If you’re a healthcare interpreter, you’ve probably heard of the National Council on Interpreting in Health Care (NCIHC). What you may not know, though, is that behind those 20+ pages long documents on the Code of Ethics and Standards of Practice for interpreters in healthcare, there is a group of lively individuals who share a common goal: language access for all.
Every year, this group holds an Annual Membership Meeting (AMM). This year, the NCIHC AMM was held in Portland, Maine, and it was my first time attending. I had a wonderful time, and highly recommend it. Below are five reasons I think interpreters should attend:
5. It’s a Standards of Practice Refresher
Even if you’ve read the NCIHC National Standards of Practice hundreds of times, it’s always nice to have a refresher. And if you think that sounds boring, you’re wrong. This year’s post-meeting workshop, which focused on Role Boundaries and Advocacy, was fun. The best part was when the workshop facilitators role-played different interpreting scenarios, and then had us get into small groups and discuss what the interpreter should do.
4. You Get to Know a City’s Culture
Prior to going to Portland, Maine, the only thing I knew about the city was that it had good seafood. It turns out that Portland is much more diverse than I ever expected. Many Haitian-Creole and Spanish speaking migrant and seasonal workers make an annual trek to work on Maine’s farms. And refugees from Syria, Iraq, the Congo, and other countries are reshaping Portland’s culture. Because of this, Maine Medical Center has a refugee clinic specifically for new arrivals who need health screenings. The demand for interpreters is high. And, if you’re wondering, Portland does indeed have delicious seafood…and many gelato shops, Indian restaurants, Japanese restaurants and more. It’s basically a foodie’s paradise. I think sometime I’ll have to go back just to eat my way through the city.
3. The Dynamic Speakers
This year’s meeting featured two great keynote speakers: Alison Beyea, Executive Director for the ACLU of Maine, and Meryl C. S. Troop, an American Sign Language interpreter and medical interpreting instructor. Troop brought humor to her keynote address, showing a slide of what different groups of people “think I do.” According to her, some hearing people think she is able to read Braille! Beyea spoke towards the current political climate, and explained how government policies are affecting immigrants and refugees. She addressed interpreters’ concerns regarding interpreting when Immigration and Customs Enforcement (ICE) is present, and encouraged us to take an active role in our communities and advocate for social justice.

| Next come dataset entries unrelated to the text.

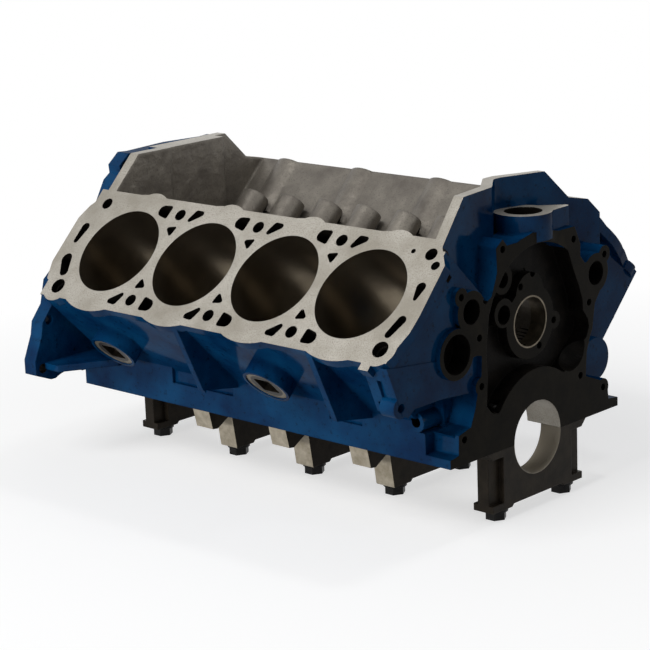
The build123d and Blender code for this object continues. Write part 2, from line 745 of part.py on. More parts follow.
# Cup plugs at the rear: one closes the cam tunnel and one each bank's end core hole
cup_x = rear_face + cup_plug_inset
cam_mouth = Plane(origin=(cup_x, 0, cam_height), x_dir=(0, 1, 0), z_dir=(-1, 0, 0))
cam_plug = cup_plug(cam_mouth, cam_housing_radius)
cam_plug.part.label = "cam_rear_plug"
export_step(cam_plug.part, "parts/cam_rear_plug.step")
for side, bank_name in zip(banks, ("near", "far")):
    mouth_centre = (cup_x, side * rear_core_y, rear_core_z)
    core_plug = cup_plug(Plane(origin=mouth_centre, x_dir=(0, 1, 0), z_dir=(-1, 0, 0)), rear_core_radius)
    core_plug.part.label = f"rear_core_plug_{bank_name}"
    export_step(core_plug.part, f"parts/rear_core_plug_{bank_name}.step")

# Threaded plugs in the rear ends of the oil galleries, with a hexagon socket
with BuildPart() as gallery_plugs:
    with BuildSketch(Plane.YZ.offset(rear_face + gallery_plug_inset)) as plug_faces:
        with Locations(*gallery_ends):
            Circle(gallery_plug_radius - thread_clearance)
    extrude(plug_faces.sketch, amount=gallery_plug_length)
    with BuildSketch(Plane.YZ.offset(rear_face + gallery_plug_inset)) as plug_sockets:
        with Locations(*gallery_ends):
            RegularPolygon(radius=gallery_socket / 2, side_count=6, major_radius=False)
    extrude(plug_sockets.sketch, amount=gallery_socket_depth, mode=Mode.SUBTRACT)
gallery_plugs.part.label = "oil_gallery_plugs"
export_step(gallery_plugs.part, "parts/oil_gallery_plugs.step")

# Steel dowels that line up the bell housing
with BuildPart() as housing_dowels:
    with BuildSketch(Plane.YZ.offset(rear_face + dowel_seat)) as dowel_ends:
        with Locations(*bell_dowels):
            Circle(dowel_radius)
    extrude(dowel_ends.sketch, amount=-dowel_seat)
    with BuildSketch(Plane.YZ.offset(rear_face)) as dowel_noses:
        with Locations(*bell_dowels):
            Circle(dowel_nose_radius)
    extrude(dowel_noses.sketch, amount=-dowel_stand)
    chamfer(housing_dowels.edges().group_by(Axis.X)[0], length=1.0)
housing_dowels.part.label = "bell_housing_dowels"
export_step(housing_dowels.part, "parts/bell_housing_dowels.step")
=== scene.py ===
"""Looks of a bare V8 cylinder block with its main bearing caps bolted on.

Metres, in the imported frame: X along the crankshaft with the timing end at +X, the near bank at -Y, Z up.
"""

import json
from math import cos, hypot, radians, sin, sqrt, tau

import bmesh
import bpy
from mathutils import Matrix, Vector
from mathutils.bvhtree import BVHTree

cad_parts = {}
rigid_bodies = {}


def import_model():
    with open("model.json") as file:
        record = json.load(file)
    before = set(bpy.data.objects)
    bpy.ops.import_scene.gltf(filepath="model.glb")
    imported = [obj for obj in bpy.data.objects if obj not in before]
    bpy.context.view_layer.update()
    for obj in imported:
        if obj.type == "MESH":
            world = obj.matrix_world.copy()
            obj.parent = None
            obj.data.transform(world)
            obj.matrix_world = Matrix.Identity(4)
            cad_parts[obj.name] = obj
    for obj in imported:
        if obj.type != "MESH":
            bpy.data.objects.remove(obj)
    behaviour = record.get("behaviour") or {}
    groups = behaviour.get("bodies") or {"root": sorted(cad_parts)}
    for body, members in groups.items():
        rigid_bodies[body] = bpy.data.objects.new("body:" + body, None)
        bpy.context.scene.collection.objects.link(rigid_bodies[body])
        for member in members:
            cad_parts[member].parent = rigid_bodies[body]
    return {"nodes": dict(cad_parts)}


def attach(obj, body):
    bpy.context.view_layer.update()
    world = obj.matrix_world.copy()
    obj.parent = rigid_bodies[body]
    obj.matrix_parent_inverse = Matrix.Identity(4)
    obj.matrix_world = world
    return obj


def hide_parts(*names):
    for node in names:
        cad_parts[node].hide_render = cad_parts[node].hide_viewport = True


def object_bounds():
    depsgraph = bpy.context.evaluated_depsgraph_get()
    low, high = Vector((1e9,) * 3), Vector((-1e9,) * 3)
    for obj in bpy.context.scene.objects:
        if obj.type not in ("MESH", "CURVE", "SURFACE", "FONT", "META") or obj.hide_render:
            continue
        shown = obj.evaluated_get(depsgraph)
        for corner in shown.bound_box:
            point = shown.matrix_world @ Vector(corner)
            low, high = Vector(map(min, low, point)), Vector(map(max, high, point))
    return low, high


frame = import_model()
cad_low, cad_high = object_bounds()

# The camera stands to the right of the near bank, a little above the decks, as the photograph was taken.
# Its place, roll and lens come from fitting the bore centres, the deck's edges and the main bore.
azimuth, elevation, roll = radians(43.51), radians(14.17), radians(-2.2)
camera_place = Vector((1.71413, -1.83687, 0.71911))
photo_pixels, focal_pixels = 650, 2228.35
back = Vector((sin(azimuth) * cos(elevation), -cos(azimuth) * cos(elevation), sin(elevation)))
right = Vector((cos(azimuth), sin(azimuth), 0))
up = back.cross(right)
lens = bpy.data.cameras.new("photo_lens")
lens.sensor_width = 36
lens.lens = focal_pixels * lens.sensor_width / photo_pixels
lens.clip_end = 50
camera = bpy.data.objects.new("photo_camera", lens)
rolled = (cos(roll) * right + sin(roll) * up, cos(roll) * up - sin(roll) * right, back)
camera.matrix_world = Matrix.Translation(camera_place) @ Matrix(rolled).transposed().to_4x4()
bpy.context.scene.collection.objects.link(camera)
bpy.context.scene.camera = camera
bpy.context.scene.view_settings.view_transform = "Standard"


# The block: one grey iron casting poured in sand, enamelled blue outside with its machined faces masked.
# Decks, rails and joint faces are milled, the bores are honed, and the valley and crankcase stay as cast.
def linear(hex_colour):
    """An sRGB hex colour as linear red, green, blue and alpha."""
    parts = [int(hex_colour[i:i + 2], 16) / 255 for i in (1, 3, 5)]
    return [c / 12.92 if c <= 0.04045 else ((c + 0.055) / 1.055) ** 2.4 for c in parts] + [1]


def add(tree, kind, inputs=None, **settings):
    """Adds a shader node, sets its properties, and feeds its inputs with values or other nodes' outputs."""
    made = tree.nodes.new("ShaderNode" + kind)
    for name, value in settings.items():
        setattr(made, name, value)
    for name, value in (inputs or {}).items():
        if isinstance(value, bpy.types.NodeSocket):
            tree.links.new(value, made.inputs[name])
        else:
            made.inputs[name].default_value = value
    return made


def empty_material(name):
    """A new material without a surface, its node tree, and the place of each point in metres."""
    made = bpy.data.materials.new(name)
    made.use_nodes = True
    made.node_tree.nodes.clear()
    return made, made.node_tree, add(made.node_tree, "TexCoord").outputs["Object"]


def mottle(tree, place, colour, spots):
    """Lays spots over a colour. Each has its grain in mm, detail, roughness and tint, and the heights of the
    grain at which it starts and is full. Inputs 6 and 7 of a mix are its two colours."""
    for grain_mm, detail, roughness, tint, start, full in spots:
        settings = {"Vector": place, "Scale": 1000 / grain_mm, "Detail": detail, "Roughness": roughness}
        grain = add(tree, "TexNoise", settings).outputs["Fac"]
        share = add(tree, "MapRange", {"Value": grain, "From Min": start, "From Max": full})
        mix = {"Factor": share.outputs["Result"], 6: colour, 7: linear(tint)}
        colour = add(tree, "Mix", mix, data_type="RGBA").outputs[2]
    return colour


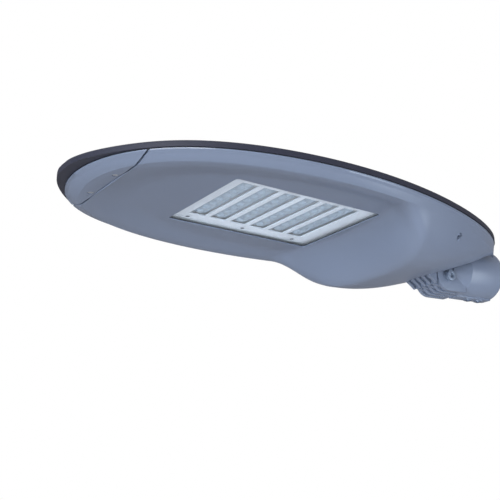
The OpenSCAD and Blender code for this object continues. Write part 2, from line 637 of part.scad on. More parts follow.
module tilt_bolt() {
    color(steel) place() difference() {
        union() {
            pin_cylinder(pin_d / 2, -outer_y - washer_t - 0.01, recess_y - 2.5);
            pin_cylinder(7.5, -outer_y - washer_t - bolt_head_h, -outer_y - washer_t);
        }
        translate([pin_x, -outer_y - washer_t - bolt_head_h - 1, pin_z]) rotate([-90, 0, 0]) cylinder(r = 4, h = 4.4, $fn = 6);
    }
}
module tilt_washers() {
    color(steel) place() both_sides() difference() {
        pin_cylinder(8.6, outer_y, outer_y + washer_t);
        pin_cylinder(pin_d / 2 + fit, outer_y - 1, outer_y + washer_t + 1);
    }
}
module tilt_nut() {
    color(steel) place() difference() {
        translate([pin_x, outer_y + washer_t, pin_z]) rotate([-90, 0, 0]) cylinder(r = 8.4, h = bolt_head_h, $fn = 6);
        pin_cylinder(pin_d / 2 + fit, outer_y, recess_y + 4);
    }
}

top_cover();
cover_seal();
housing();
nose_cap();
nose_screws();
cover_screws();
window_glass();
glass_seal();
glass_clips();
clip_screws();
slot_plate();
plate_screws();
led_board(0);  // led_board_1
led_board(1);  // led_board_2
led_board(2);  // led_board_3
led_board(3);  // led_board_4
led_board(4);  // led_board_5
led_board(5);  // led_board_6
lens_strip(0);  // lens_strip_1
lens_strip(1);  // lens_strip_2
lens_strip(2);  // lens_strip_3
lens_strip(3);  // lens_strip_4
lens_strip(4);  // lens_strip_5
lens_strip(5);  // lens_strip_6
heat_sink();
sink_screws();
gear_tray();
tray_screws();
led_driver();
driver_screws();
surge_protector();
terminal_block();
cable_gland();
gland_nut();
spigot();
tilt_bolt();
tilt_washers();
tilt_nut();
socket_screws();
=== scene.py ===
import math
import bmesh
import bpy
import numpy as np
from mathutils import Matrix, Vector


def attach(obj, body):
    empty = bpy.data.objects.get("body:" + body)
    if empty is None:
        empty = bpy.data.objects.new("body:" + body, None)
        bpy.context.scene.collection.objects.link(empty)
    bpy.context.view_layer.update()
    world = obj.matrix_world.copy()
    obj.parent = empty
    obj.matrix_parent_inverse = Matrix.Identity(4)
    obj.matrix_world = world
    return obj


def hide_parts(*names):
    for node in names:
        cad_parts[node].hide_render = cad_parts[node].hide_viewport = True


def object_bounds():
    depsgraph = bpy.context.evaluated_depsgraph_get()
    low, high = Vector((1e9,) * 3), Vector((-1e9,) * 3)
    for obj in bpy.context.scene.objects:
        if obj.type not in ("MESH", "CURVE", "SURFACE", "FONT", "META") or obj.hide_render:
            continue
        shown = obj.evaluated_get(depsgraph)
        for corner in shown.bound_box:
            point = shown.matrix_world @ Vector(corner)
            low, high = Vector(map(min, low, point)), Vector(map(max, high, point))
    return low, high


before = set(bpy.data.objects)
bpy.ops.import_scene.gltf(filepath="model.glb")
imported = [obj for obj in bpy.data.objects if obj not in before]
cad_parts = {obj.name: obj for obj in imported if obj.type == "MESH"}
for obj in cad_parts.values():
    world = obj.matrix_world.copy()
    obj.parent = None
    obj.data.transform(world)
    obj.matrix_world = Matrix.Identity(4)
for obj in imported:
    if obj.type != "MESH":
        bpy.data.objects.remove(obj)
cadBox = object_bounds()
print("frame loaded")

# Shapes are measured in millimetres from the middle of the light window, as in the CAD source;
# toFrame puts them in metres about the mouth of the socket.
layout = dict(mouthX=381.2524, mouthZ=-18.7396, pinX=284.0, pinZ=-38.0)


def toFrame(points):
    shift = np.array([layout["mouthX"], 0.0, layout["mouthZ"]])
    return (np.asarray(points, dtype=float) - shift) / 1000.0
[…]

2. Working Together to Find Solutions
No matter where they were from in the country, AMM attendees could relate to each other when it came to confronting difficult questions regarding language access. And going to the AMM gave us the
opportunity to have open dialogues about these questions. In the Language Access Café portion of the meeting, facilitators led conversations at different tables regarding a number of topics. Some points that were brought up were: How can we measure the professional competence of Languages of Limited Diffusion (LLD) interpreters? What education and training should interpreters have? What are the pros and cons of expanding the medical interpreter’s role to an access coordinator? It was interesting to hear from experts in the field and to share our thoughts.
1. The Camaraderie
And the best part of the NCIHC AMM? Without a doubt, it was the camaraderie. Yes, there were some interpreters there from companies I consider our competitors, but at the AMM that didn’t matter. We were all there to share and learn from each other. It was nice to be in a place where everyone just got what it’s like to be in the language access field (and, I like to joke, where everyone knew the difference between an interpreter and a translator). And, in addition to learning a lot, we also had a lot of laughs!